[Work to do] The exercise asks for every line of the data to be reproduced exactly.

[Data shown]
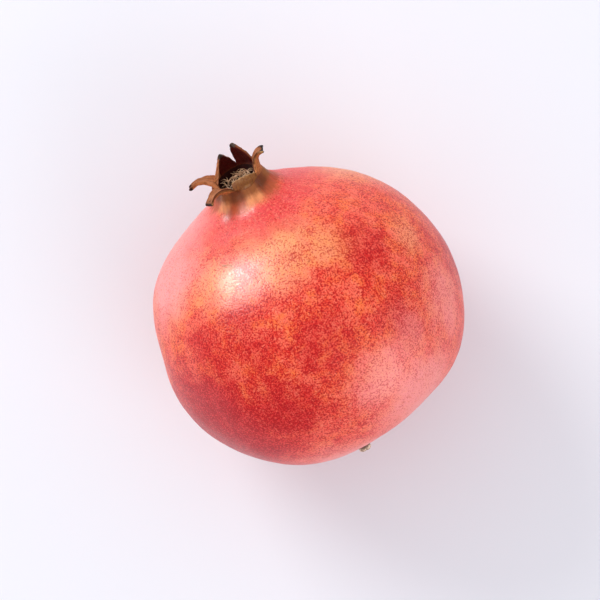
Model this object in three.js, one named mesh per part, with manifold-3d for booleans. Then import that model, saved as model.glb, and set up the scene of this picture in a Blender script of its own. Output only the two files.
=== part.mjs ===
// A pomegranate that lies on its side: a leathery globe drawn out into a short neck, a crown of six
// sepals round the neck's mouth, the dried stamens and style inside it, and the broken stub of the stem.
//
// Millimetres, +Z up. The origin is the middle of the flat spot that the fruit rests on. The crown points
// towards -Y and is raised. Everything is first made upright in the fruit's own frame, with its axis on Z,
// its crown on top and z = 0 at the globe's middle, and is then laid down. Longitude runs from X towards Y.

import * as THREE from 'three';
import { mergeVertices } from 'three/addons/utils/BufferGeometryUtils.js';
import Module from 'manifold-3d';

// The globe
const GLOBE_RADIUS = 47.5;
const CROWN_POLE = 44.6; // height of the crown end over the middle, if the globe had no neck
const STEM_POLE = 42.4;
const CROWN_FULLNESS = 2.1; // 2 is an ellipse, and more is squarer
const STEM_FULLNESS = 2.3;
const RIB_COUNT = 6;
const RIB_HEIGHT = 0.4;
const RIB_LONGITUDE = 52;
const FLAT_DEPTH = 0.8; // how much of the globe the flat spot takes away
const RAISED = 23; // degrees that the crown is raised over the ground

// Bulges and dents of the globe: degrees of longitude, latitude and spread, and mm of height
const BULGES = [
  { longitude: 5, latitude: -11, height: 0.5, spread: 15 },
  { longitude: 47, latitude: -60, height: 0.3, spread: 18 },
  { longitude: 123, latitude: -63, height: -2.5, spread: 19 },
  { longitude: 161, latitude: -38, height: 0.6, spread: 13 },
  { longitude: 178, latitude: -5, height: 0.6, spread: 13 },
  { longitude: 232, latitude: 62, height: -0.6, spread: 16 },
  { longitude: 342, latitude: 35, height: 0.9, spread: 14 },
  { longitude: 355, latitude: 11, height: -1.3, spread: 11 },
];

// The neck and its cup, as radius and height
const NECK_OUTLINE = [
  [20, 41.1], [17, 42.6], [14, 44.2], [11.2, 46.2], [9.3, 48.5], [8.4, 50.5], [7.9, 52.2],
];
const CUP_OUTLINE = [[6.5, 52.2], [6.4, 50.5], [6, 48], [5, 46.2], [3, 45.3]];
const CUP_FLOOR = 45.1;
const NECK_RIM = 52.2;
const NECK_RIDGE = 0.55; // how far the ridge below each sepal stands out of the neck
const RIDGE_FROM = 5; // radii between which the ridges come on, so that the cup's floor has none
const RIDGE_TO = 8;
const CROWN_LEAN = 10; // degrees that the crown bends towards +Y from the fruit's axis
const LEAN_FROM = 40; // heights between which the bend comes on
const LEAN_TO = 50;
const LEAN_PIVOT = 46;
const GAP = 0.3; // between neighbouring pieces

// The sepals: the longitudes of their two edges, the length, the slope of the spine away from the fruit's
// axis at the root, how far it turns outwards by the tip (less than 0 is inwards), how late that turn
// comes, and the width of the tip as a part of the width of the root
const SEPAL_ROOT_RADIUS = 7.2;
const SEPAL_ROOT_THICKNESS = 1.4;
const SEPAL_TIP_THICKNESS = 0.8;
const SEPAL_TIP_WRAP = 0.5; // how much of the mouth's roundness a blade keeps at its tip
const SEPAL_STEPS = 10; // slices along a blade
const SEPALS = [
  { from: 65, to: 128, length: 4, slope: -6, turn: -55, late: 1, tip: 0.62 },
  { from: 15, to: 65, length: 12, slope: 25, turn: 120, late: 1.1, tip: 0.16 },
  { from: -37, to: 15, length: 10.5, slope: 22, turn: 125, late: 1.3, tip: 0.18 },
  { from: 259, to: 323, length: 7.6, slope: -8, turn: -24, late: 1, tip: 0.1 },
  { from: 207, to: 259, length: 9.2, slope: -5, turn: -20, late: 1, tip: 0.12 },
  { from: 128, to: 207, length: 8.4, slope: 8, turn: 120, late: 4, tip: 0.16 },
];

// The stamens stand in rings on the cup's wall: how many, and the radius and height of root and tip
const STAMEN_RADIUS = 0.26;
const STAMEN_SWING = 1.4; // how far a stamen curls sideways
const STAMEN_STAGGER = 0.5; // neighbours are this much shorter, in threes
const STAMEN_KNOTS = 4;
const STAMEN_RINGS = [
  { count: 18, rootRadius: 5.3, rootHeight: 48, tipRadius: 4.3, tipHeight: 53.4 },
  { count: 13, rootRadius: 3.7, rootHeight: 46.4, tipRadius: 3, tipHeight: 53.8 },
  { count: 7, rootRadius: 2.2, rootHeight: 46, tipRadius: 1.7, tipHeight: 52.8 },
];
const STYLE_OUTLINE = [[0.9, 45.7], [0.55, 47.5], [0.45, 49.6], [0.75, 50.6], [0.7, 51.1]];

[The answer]
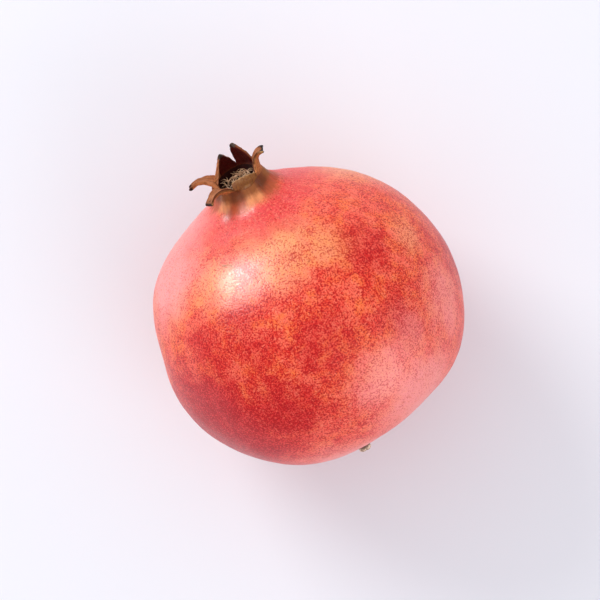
Model this object in three.js, one named mesh per part, with manifold-3d for booleans. Then import that model, saved as model.glb, and set up the scene of this picture in a Blender script of its own. Output only the two files.
=== part.mjs ===
// A pomegranate that lies on its side: a leathery globe drawn out into a short neck, a crown of six
// sepals round the neck's mouth, the dried stamens and style inside it, and the broken stub of the stem.
//
// Millimetres, +Z up. The origin is the middle of the flat spot that the fruit rests on. The crown points
// towards -Y and is raised. Everything is first made upright in the fruit's own frame, with its axis on Z,
// its crown on top and z = 0 at the globe's middle, and is then laid down. Longitude runs from X towards Y.

import * as THREE from 'three';
import { mergeVertices } from 'three/addons/utils/BufferGeometryUtils.js';
import Module from 'manifold-3d';

// The globe
const GLOBE_RADIUS = 47.5;
const CROWN_POLE = 44.6; // height of the crown end over the middle, if the globe had no neck
const STEM_POLE = 42.4;
const CROWN_FULLNESS = 2.1; // 2 is an ellipse, and more is squarer
const STEM_FULLNESS = 2.3;
const RIB_COUNT = 6;
const RIB_HEIGHT = 0.4;
const RIB_LONGITUDE = 52;
const FLAT_DEPTH = 0.8; // how much of the globe the flat spot takes away
const RAISED = 23; // degrees that the crown is raised over the ground

// Bulges and dents of the globe: degrees of longitude, latitude and spread, and mm of height
const BULGES = [
  { longitude: 5, latitude: -11, height: 0.5, spread: 15 },
  { longitude: 47, latitude: -60, height: 0.3, spread: 18 },
  { longitude: 123, latitude: -63, height: -2.5, spread: 19 },
  { longitude: 161, latitude: -38, height: 0.6, spread: 13 },
  { longitude: 178, latitude: -5, height: 0.6, spread: 13 },
  { longitude: 232, latitude: 62, height: -0.6, spread: 16 },
  { longitude: 342, latitude: 35, height: 0.9, spread: 14 },
  { longitude: 355, latitude: 11, height: -1.3, spread: 11 },
];

// The neck and its cup, as radius and height
const NECK_OUTLINE = [
  [20, 41.1], [17, 42.6], [14, 44.2], [11.2, 46.2], [9.3, 48.5], [8.4, 50.5], [7.9, 52.2],
];
const CUP_OUTLINE = [[6.5, 52.2], [6.4, 50.5], [6, 48], [5, 46.2], [3, 45.3]];
const CUP_FLOOR = 45.1;
const NECK_RIM = 52.2;
const NECK_RIDGE = 0.55; // how far the ridge below each sepal stands out of the neck
const RIDGE_FROM = 5; // radii between which the ridges come on, so that the cup's floor has none
const RIDGE_TO = 8;
const CROWN_LEAN = 10; // degrees that the crown bends towards +Y from the fruit's axis
const LEAN_FROM = 40; // heights between which the bend comes on
const LEAN_TO = 50;
const LEAN_PIVOT = 46;
const GAP = 0.3; // between neighbouring pieces

// The sepals: the longitudes of their two edges, the length, the slope of the spine away from the fruit's
// axis at the root, how far it turns outwards by the tip (less than 0 is inwards), how late that turn
// comes, and the width of the tip as a part of the width of the root
const SEPAL_ROOT_RADIUS = 7.2;
const SEPAL_ROOT_THICKNESS = 1.4;
const SEPAL_TIP_THICKNESS = 0.8;
const SEPAL_TIP_WRAP = 0.5; // how much of the mouth's roundness a blade keeps at its tip
const SEPAL_STEPS = 10; // slices along a blade
const SEPALS = [
  { from: 65, to: 128, length: 4, slope: -6, turn: -55, late: 1, tip: 0.62 },
  { from: 15, to: 65, length: 12, slope: 25, turn: 120, late: 1.1, tip: 0.16 },
  { from: -37, to: 15, length: 10.5, slope: 22, turn: 125, late: 1.3, tip: 0.18 },
  { from: 259, to: 323, length: 7.6, slope: -8, turn: -24, late: 1, tip: 0.1 },
  { from: 207, to: 259, length: 9.2, slope: -5, turn: -20, late: 1, tip: 0.12 },
  { from: 128, to: 207, length: 8.4, slope: 8, turn: 120, late: 4, tip: 0.16 },
];

// The stamens stand in rings on the cup's wall: how many, and the radius and height of root and tip
const STAMEN_RADIUS = 0.26;
const STAMEN_SWING = 1.4; // how far a stamen curls sideways
const STAMEN_STAGGER = 0.5; // neighbours are this much shorter, in threes
const STAMEN_KNOTS = 4;
const STAMEN_RINGS = [
  { count: 18, rootRadius: 5.3, rootHeight: 48, tipRadius: 4.3, tipHeight: 53.4 },
  { count: 13, rootRadius: 3.7, rootHeight: 46.4, tipRadius: 3, tipHeight: 53.8 },
  { count: 7, rootRadius: 2.2, rootHeight: 46, tipRadius: 1.7, tipHeight: 52.8 },
];
const STYLE_OUTLINE = [[0.9, 45.7], [0.55, 47.5], [0.45, 49.6], [0.75, 50.6], [0.7, 51.1]];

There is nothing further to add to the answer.